How to save water the old Way

  1. Recently, urged all Indians to take collective action to conserve water and requested to share traditional methods of water conservation. The following are few traditional methods of water conservation in India:
  2. Naula (Uttarakhand): It is a naturally-occurring water aquifer. It is a stone-lined tank which catches dripping water from springs and streams. Sculptures of Lord Vishnu or any local deity are usually carved onto the walls of the Naula to declare it a sacred site and prevent it from being polluted.
  3. Tankas (Rajasthan): It is a cylindrical paved underground pit into which rainwater from rooftops, courtyards or artificially prepared catchments flows.
  4. Surangas (Kerala): It is basically a tunnel dug through a laterite hillock through which water seeps out and into the tunnel.
  5. Ahar Pynes (Bihar): Ahars are reservoirs with embankments on three sides that are built at the end of diversion channels. Pynes are artificial rivulets led off from rivers to collect water in the ahars for irrigation in the dry months.
  6. Panam Keni (Waynad, Kerala): Wooden cylinders are made by soaking the stems of toddy palms in water for a long time so that the core rots away until only the hard outer layer remains. These cylinders, are then immersed in groundwater springs located in fields and forests.
  7. Zing (Ladakh): They are small tanks that collect melting glacier water. A network of guiding channels brings water from the glacier to the tank.

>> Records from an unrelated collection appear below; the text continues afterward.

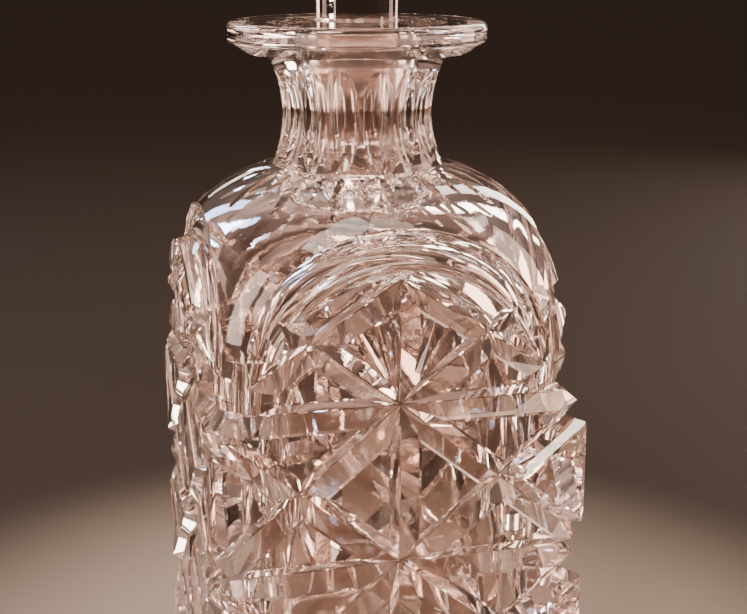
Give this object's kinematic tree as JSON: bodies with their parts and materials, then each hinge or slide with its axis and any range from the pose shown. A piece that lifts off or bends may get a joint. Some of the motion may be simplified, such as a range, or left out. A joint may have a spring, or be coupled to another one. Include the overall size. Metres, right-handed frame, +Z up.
{
  "type": "wine decanter",
  "caption": "Square cut-glass decanter with an arched, mitre-cut pattern on each side, a fluted neck, a wide flat lip and a ground-in glass stopper with a faceted head.",
  "frame": {"origin": "middle of the flat base that the decanter stands on", "axes": "+Z up along the neck's axis, the way the stopper lifts out; X and Y square to the flat sides"},
  "size_m": [0.092, 0.092, 0.2307],
  "materials": {
    "decanter_glass": "polished, mitre cut",
    "stopper_glass": "polished head, ground plug"
  },
  "bodies": {
    "decanter": {"decanter_body": "decanter_glass"},
    "stopper": {"stopper": "stopper_glass"}
  },
  "joints": [
    {"name": "stopper_lift", "type": "slide", "parent": "decanter", "child": "stopper", "axis": [0, 0, 1], "range_m": [0, 0.06]}
  ]
}
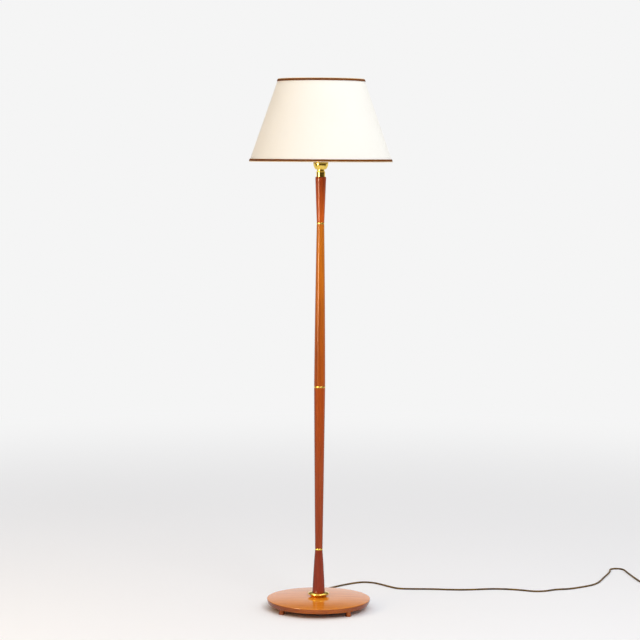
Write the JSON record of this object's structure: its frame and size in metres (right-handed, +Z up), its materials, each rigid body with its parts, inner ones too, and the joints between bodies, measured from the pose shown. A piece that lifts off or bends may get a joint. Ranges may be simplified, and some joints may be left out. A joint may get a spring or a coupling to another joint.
{
  "type": "floor lamp",
  "caption": "Candlestick floor lamp: turned wooden stem with brass rings on a round weighted base, conical cloth shade with dark bands, lampholder, switch and lead",
  "frame": {"origin": "on the floor under the middle of the round base", "axes": "+Z up along the stem, -Y towards the viewer of the picture, +X to the viewer's right; the lead leaves the base at +Y"},
  "size_m": [1.2961, 0.7701, 1.4999],
  "materials": {
    "wood_base": "polished clear lacquer",
    "wood_stem": "polished clear lacquer, straight grain",
    "brass": "polished",
    "steel": "zinc plated",
    "iron": "black paint",
    "rubber": "matt",
    "porcelain": "glazed white ceramic",
    "cream_cloth": "smooth laminated cloth",
    "brown_band": "woven binding band",
    "pale_piping": "twisted silk cord",
    "white_metal": "white lacquer",
    "glass": "clear",
    "black_glass": "black glass",
    "knob": "moulded",
    "lead_sheath": "bronze-brown sheath",
    "plug_shell": "moulded brown",
    "nickel": "nickel plated"
  },
  "bodies": {
    "stand": {"base_disc": "wood_base", "foot_1": "wood_base", "foot_2": "wood_base", "foot_3": "wood_base", "foot_4": "wood_base", "base_weight": "iron", "weight_screws": "steel", "tube_washer": "steel", "tube_nut": "steel", "base_flange": "brass", "stem_foot": "wood_stem", "stem_lower": "wood_stem", "stem_upper": "wood_stem", "stem_top": "wood_stem", "ring_lower": "brass", "ring_middle": "brass", "ring_upper": "brass", "tube_lower": "steel", "tube_upper": "steel", "tube_coupler": "steel", "collar": "brass", "neck_nut": "brass", "holder_cap": "brass", "holder_shell": "brass", "holder_core": "porcelain", "insulating_ring": "porcelain", "holder_sleeve": "nickel", "centre_contact": "brass", "terminal_screws": "brass", "core_wires": "lead_sheath", "clamp_ring_lower": "brass", "clamp_ring_upper": "brass", "inner_flex": "lead_sheath", "lead_relief": "rubber", "lead_cleat": "steel", "cleat_screws": "steel", "lead": "lead_sheath", "lead_coil": "lead_sheath", "plug_body": "plug_shell", "plug_pins": "nickel"},
    "switch": {"switch_knob": "knob", "switch_spindle": "brass"},
    "shade": {"shade_fitter": "white_metal", "shade_spoke_1": "white_metal", "shade_spoke_2": "white_metal", "shade_spoke_3": "white_metal", "wire_bottom": "white_metal", "wire_top": "white_metal", "shade_cover": "cream_cloth", "trim_bottom": "brown_band", "trim_top": "brown_band", "piping_bottom": "pale_piping", "piping_top": "pale_piping"},
    "bulb": {"bulb_cap": "nickel", "bulb_contact": "nickel", "bulb_insulator": "black_glass", "bulb_glass": "glass", "bulb_mount": "glass", "bulb_filament": "steel"}
  },
  "joints": [
    {"name": "shade_turn", "type": "hinge", "parent": "stand", "child": "shade", "pos_m": [0, 0, 1.288], "axis": [0, 0, 1], "continuous": true},
    {"name": "switch_turn", "type": "hinge", "parent": "stand", "child": "switch", "pos_m": [0, 0.03, 1.2675], "axis": [0, 1, 0], "continuous": true},
    {"name": "bulb_turn", "type": "hinge", "parent": "stand", "child": "bulb", "pos_m": [0, 0, 1.31], "axis": [0, 0, 1], "range_deg": [0, 900]}
  ]
}
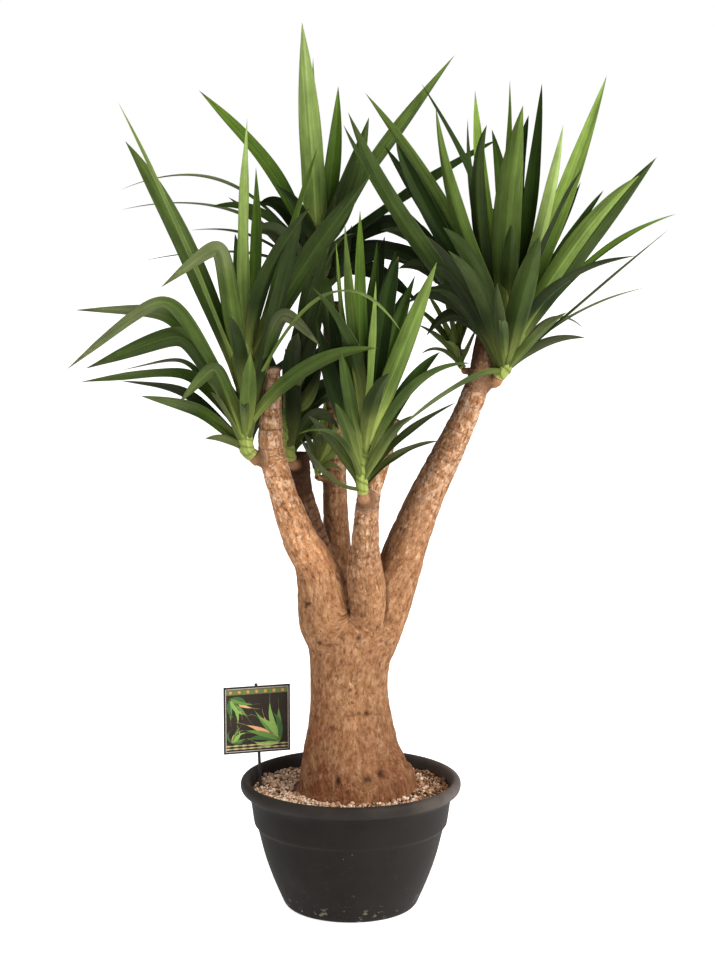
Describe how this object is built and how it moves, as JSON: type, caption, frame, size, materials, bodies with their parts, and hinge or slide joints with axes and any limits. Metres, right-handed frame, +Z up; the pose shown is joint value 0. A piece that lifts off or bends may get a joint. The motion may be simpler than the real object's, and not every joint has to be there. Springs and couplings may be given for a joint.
{
  "type": "potted yucca",
  "caption": "Branched yucca: bare woody canes on a swollen foot, heads of long sword-shaped leaves, in a round black plastic pot of potting mix with a square plant card on a stake",
  "frame": {"origin": "centre of the flat underside of the pot, on the surface that the plant stands on", "axes": "+Z up along the trunk; -Y towards the side that faces the viewer, with the plant card on its left; +X to that viewer's right"},
  "size_m": [0.9657, 0.6594, 1.42],
  "materials": {
    "pot": "matt, faintly dusty",
    "soil": "crumbly potting mix with pale granules",
    "bark": "rough, fissured bark",
    "leaf": "satin living leaf",
    "card": "printed, satin",
    "stake": "matt"
  },
  "bodies": {
    "root": {"pot": "pot", "soil": "soil", "trunk": "bark", "head_left": "leaf", "head_front": "leaf", "head_right": "leaf", "head_right_small": "leaf", "head_back_top": "leaf", "head_back_low": "leaf", "head_second_left": "leaf", "label_card": "card", "label_stake": "stake"}
  },
  "joints": []
}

India again abstains at U.N. vote on LGBTQ Independent Expert, draws criticism

  1. Despite decriminalising homosexuality, India has abstained from voting in favour of LGBTQ rights at the United Nations Human Rights Council. India had also abstained during the 2016 vote on appointment of the Independent Expert.
  2. A resolution was moved by Latin American states seeking to renew the mandate of independent expert on protection against violence and discrimination based on Sexual Orientation and Gender Identity (SOGI).
  3. The resolution received support from most of the member countries. Pakistan, Saudi Arabia, China, Bangladesh, Bahrain, Qatar, Somalia opposed the resolution.
  4. In September 2018, the Supreme Court had decriminalised same-sex relationships in India by partially striking down the provisions of Section 377 of the Indian Penal Code (IPC).
  5. Section 377 criminalised voluntary carnal intercourse against the order of nature with any man, woman or animal. Though the law did not explicitly mention LGBTQI community, the phrase “against the order of nature” came to be referred for same-sex sexual relations.